Real gross domestic product -- the output of goods and services produced by labor and property located in the United States -- increased at an annual rate of 3.2 percent in the fourth quarter of 2013 (that is, from the third quarter to the fourth quarter), according to the "advance" estimate released by the Bureau of Economic Analysis. In the third quarter, real GDP increased 4.1 percent.

The increase in real GDP in the fourth quarter primarily reflected positive contributions from personal consumption expenditures (PCE), exports, nonresidential fixed investment, private inventory investment, and state and local government spending that were partly offset by negative contributions from federal government spending and residential fixed investment. Imports, which are a subtraction in the calculation of GDP, increased.

The deceleration in real GDP in the fourth quarter reflected a deceleration in private inventory investment, a larger decrease in federal government spending, a downturn in residential fixed investment, and decelerations in state and local government spending and in nonresidential fixed investment that were partly offset by accelerations in exports and in PCE and a deceleration in imports.

The price index for gross domestic purchases, which measures prices paid by U.S. residents, increased 1.2 percent in the fourth quarter, compared with an increase of 1.8 percent in the third. Excluding food and energy prices, the price index for gross domestic purchases increased 1.7 percent in the fourth quarter, compared with an increase of 1.5 percent in the third.

Real personal consumption expenditures increased 3.3 percent in the fourth quarter, compared with an increase of 2.0 percent in the third. Durable goods increased 5.9 percent, compared with an increase of 7.9 percent. Nondurable goods increased 4.4 percent, compared with an increase of 2.9 percent. Services increased 2.5 percent, compared with an increase of 0.7 percent.

Real nonresidential fixed investment increased 3.8 percent in the fourth quarter, compared with an increase of 4.8 percent in the third. Nonresidential structures decreased 1.2 percent, in contrast to an increase of 13.4 percent. Equipment increased 6.9 percent, compared with an increase of 0.2 percent. Intellectual property products increased 3.2 percent, compared with an increase of 5.8 percent. Real residential fixed investment decreased 9.8 percent, in contrast to an increase of 10.3 percent.

Real exports of goods and services increased 11.4 percent in the fourth quarter, compared with an increase of 3.9 percent in the third. Real imports of goods and services increased 0.9 percent, compared with an increase of 2.4 percent.

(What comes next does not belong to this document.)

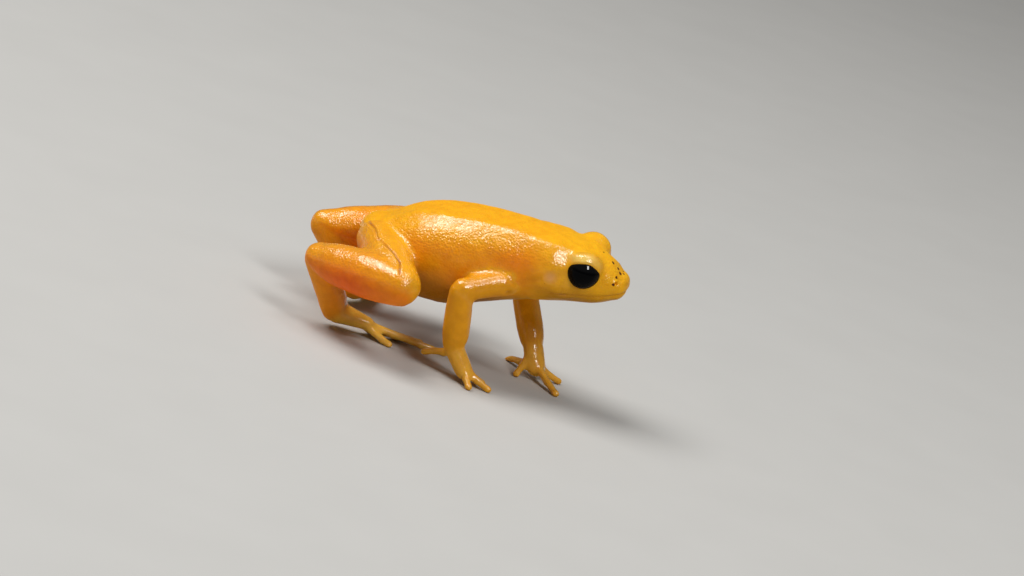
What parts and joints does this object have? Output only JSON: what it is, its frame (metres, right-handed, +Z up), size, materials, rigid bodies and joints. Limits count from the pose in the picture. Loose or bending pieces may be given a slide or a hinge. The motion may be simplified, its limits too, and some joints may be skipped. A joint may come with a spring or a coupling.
{
  "type": "golden mantella",
  "caption": "Still life-size model of a golden mantella, a small orange frog with black eyes, standing on spread hands and feet with its back high and its hind legs folded",
  "frame": {"origin": "on the floor, under the middle of the box round the whole frog", "axes": "+X is the way the frog looks, +Y is the frog's left, +Z is up"},
  "size_m": [0.028, 0.0238, 0.0143],
  "materials": {
    "orange_skin": "moist, finely granular orange skin",
    "yellow_skin": "moist, smooth golden yellow skin",
    "flushed_skin": "moist orange skin with a red flush",
    "pale_skin": "smooth pale yellow skin of the fingers and toes",
    "eye": "wet, glossy black"
  },
  "bodies": {
    "root": {"torso": "orange_skin", "head": "orange_skin", "lower_jaw": "yellow_skin", "eye_left": "eye", "eye_right": "eye", "upper_arm_left": "yellow_skin", "upper_arm_right": "yellow_skin", "forearm_left": "yellow_skin", "forearm_right": "yellow_skin", "hand_left": "pale_skin", "hand_right": "pale_skin", "thigh_left": "orange_skin", "thigh_right": "orange_skin", "shank_left": "flushed_skin", "shank_right": "flushed_skin", "tarsus_left": "orange_skin", "tarsus_right": "orange_skin", "foot_left": "pale_skin", "foot_right": "pale_skin"}
  },
  "joints": []
}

Real federal government consumption expenditures and gross investment decreased 12.6 percent in the fourth quarter, compared with a decrease of 1.5 percent in the third. National defense decreased 14.0 percent, compared with a decrease of 0.5 percent. Nondefense decreased 10.3 percent, compared with a decrease of 3.1 percent. Real state and local government consumption expenditures and gross investment increased 0.5 percent, compared with an increase of 1.7 percent.

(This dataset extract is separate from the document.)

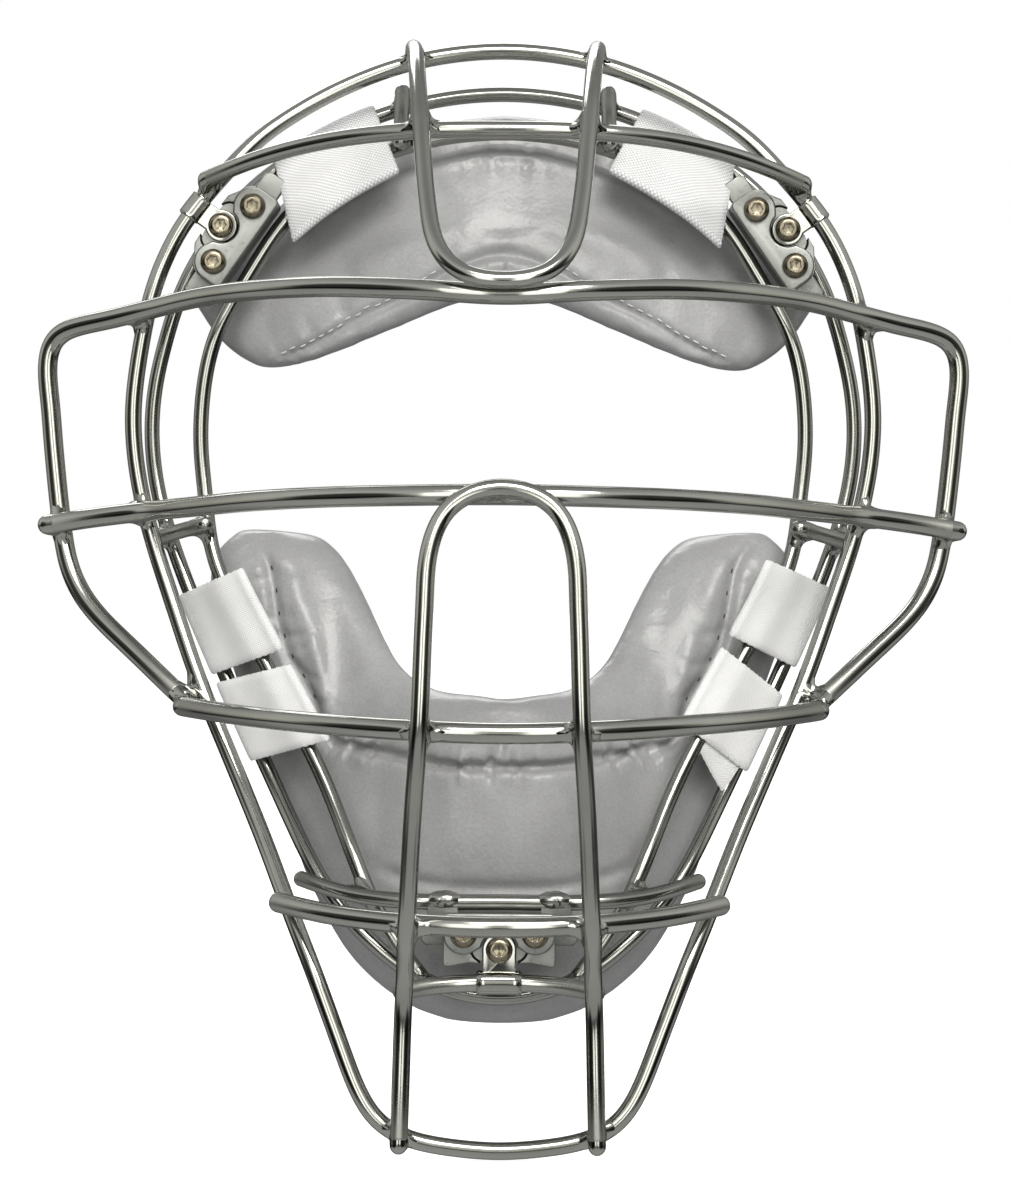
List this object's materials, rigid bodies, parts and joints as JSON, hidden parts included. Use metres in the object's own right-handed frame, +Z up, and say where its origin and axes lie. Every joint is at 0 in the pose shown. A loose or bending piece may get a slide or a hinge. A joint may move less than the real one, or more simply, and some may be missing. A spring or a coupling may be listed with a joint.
{
  "type": "catcher's mask",
  "caption": "Wire catcher's mask whose outer cage floats on three spring modules over a padded base frame with hook-and-loop straps.",
  "frame": {"origin": "where the wearer's eye line meets the face plane of the pads, in the plane of symmetry", "axes": "+X to the wearer's left, which is the right of a front view; +Y back towards the wearer; +Z up along the face"},
  "size_m": [0.2566, 0.142, 0.298],
  "materials": {
    "cage_wire": "polished dark pewter plating over round steel wire",
    "base_wire": "polished dark pewter plating over thinner round steel wire",
    "plate": "satin steel plate with a soft bevelled edge",
    "screw": "turned button heads with a hexagon socket, warm tint",
    "spring": "drawn spring wire",
    "pad": "grey synthetic leather with a satin sheen and soft wrinkles",
    "strap": "white hook-and-loop webbing with a fine mesh"
  },
  "bodies": {
    "base_frame": {"base_ring": "base_wire", "base_inner_ring": "base_wire", "base_chin_bar": "base_wire", "top_link_right": "base_wire", "top_link_left": "base_wire", "side_link_right": "base_wire", "side_link_left": "base_wire", "temple_right_plate": "plate", "temple_right_housing": "plate", "temple_right_plate_screw_a": "screw", "temple_right_plate_screw_b": "screw", "temple_right_spring": "spring", "temple_left_plate": "plate", "temple_left_housing": "plate", "temple_left_plate_screw_a": "screw", "temple_left_plate_screw_b": "screw", "temple_left_spring": "spring", "chin_plate": "plate", "chin_housing": "plate", "chin_plate_screw_a": "screw", "chin_plate_screw_b": "screw", "chin_spring": "spring", "forehead_pad": "pad", "chin_pad": "pad", "brow_strap_right": "strap", "brow_strap_left": "strap", "cheek_strap_upper_right": "strap", "cheek_strap_upper_left": "strap", "cheek_strap_lower_right": "strap", "cheek_strap_lower_left": "strap"},
    "outer_cage": {"outer_ring": "cage_wire", "brow_bar": "cage_wire", "eye_upper_bar": "cage_wire", "eye_lower_bar": "cage_wire", "mouth_bar": "cage_wire", "chin_bar": "cage_wire", "top_u_bar": "cage_wire", "nose_u_bar": "cage_wire", "throat_bar": "cage_wire", "temple_right_plunger": "plate", "temple_right_tab": "plate", "temple_right_centre_screw": "screw", "temple_left_plunger": "plate", "temple_left_tab": "plate", "temple_left_centre_screw": "screw", "chin_plunger": "plate", "chin_tab": "plate", "chin_centre_screw": "screw"}
  },
  "joints": [
    {"name": "cage_slide", "type": "slide", "parent": "base_frame", "child": "outer_cage", "axis": [0, 1, 0], "range_m": [0, 0.005], "stiffness_N_per_m": 6000, "springref_m": -0.002, "deforming": ["temple_right_spring", "temple_left_spring", "chin_spring"]}
  ]
}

The change in real private inventories added 0.42 percentage point to the fourth-quarter change in real GDP after adding 1.67 percentage points to the third-quarter change. Private businesses increased inventories $127.2 billion in the fourth quarter, following increases of $115.7 billion in the third quarter and $56.6 billion in the second.

Real final sales of domestic product -- GDP less change in private inventories -- increased 2.8 percent in the fourth quarter, compared with an increase of 2.5 percent in the third.

Gross domestic purchases

Real gross domestic purchases -- purchases by U.S. residents of goods and services wherever produced -- increased 1.8 percent in the fourth quarter, compared with an increase of 3.9 percent in the third.

Disposition of personal income

Current-dollar personal income increased $69.4 billion (2.0 percent) in the fourth quarter, compared with an increase of $140.0 billion (4.0 percent) in the third. The deceleration in personal income primarily reflected downturns in personal dividend income and in farm proprietors’ income and a deceleration in personal current transfer receipts that were partly offset by an acceleration in wages and salaries.

Personal current taxes increased $23.7 billion in the fourth quarter, in contrast to a decrease of $11.0 billion in the third.

Disposable personal income increased $45.7 billion (1.5 percent) in the fourth quarter, compared with an increase of $151.0 billion (5.0 percent) in the third. Real disposable personal income increased 0.8 percent in the fourth quarter, compared with an increase of 3.0 percent in the third.

Personal outlays increased $118.6 billion (4.0 percent) in the fourth quarter, compared with an increase of $113.4 billion (3.9 percent) in the third. Personal saving -- disposable personal income less personal outlays -- was $545.1 billion in the fourth quarter, compared with $618.0 billion in the third.

The personal saving rate -- personal saving as a percentage of disposable personal income -- was 4.3 percent in the fourth quarter, compared with 4.9 percent in the third. For a comparison of personal saving in BEA’s national income and product accounts with personal saving in the Federal Reserve Board’s financial accounts of the United States and data on changes in net worth, go to www.bea.gov/national/nipaweb/Nipa-Frb.asp.

Current-dollar GDP

Current-dollar GDP -- the market value of the nation's output of goods and services -- increased 4.6 percent, or $189.6 billion, in the fourth quarter to a level of $17,102.5 billion. In the third quarter, current-dollar GDP increased 6.2 percent, or $251.9 billion.

2013 GDP

Real GDP increased 1.9 percent in 2013 (that is, from the 2012 annual level to the 2013 annual level), compared with an increase of 2.8 percent in 2012.

The increase in real GDP in 2013 primarily reflected positive contributions from personal consumption expenditures (PCE), exports, residential fixed investment, nonresidential fixed investment, and private inventory investment that were partly offset by a negative contribution from federal government spending. Imports, which are a subtraction in the calculation of GDP, increased.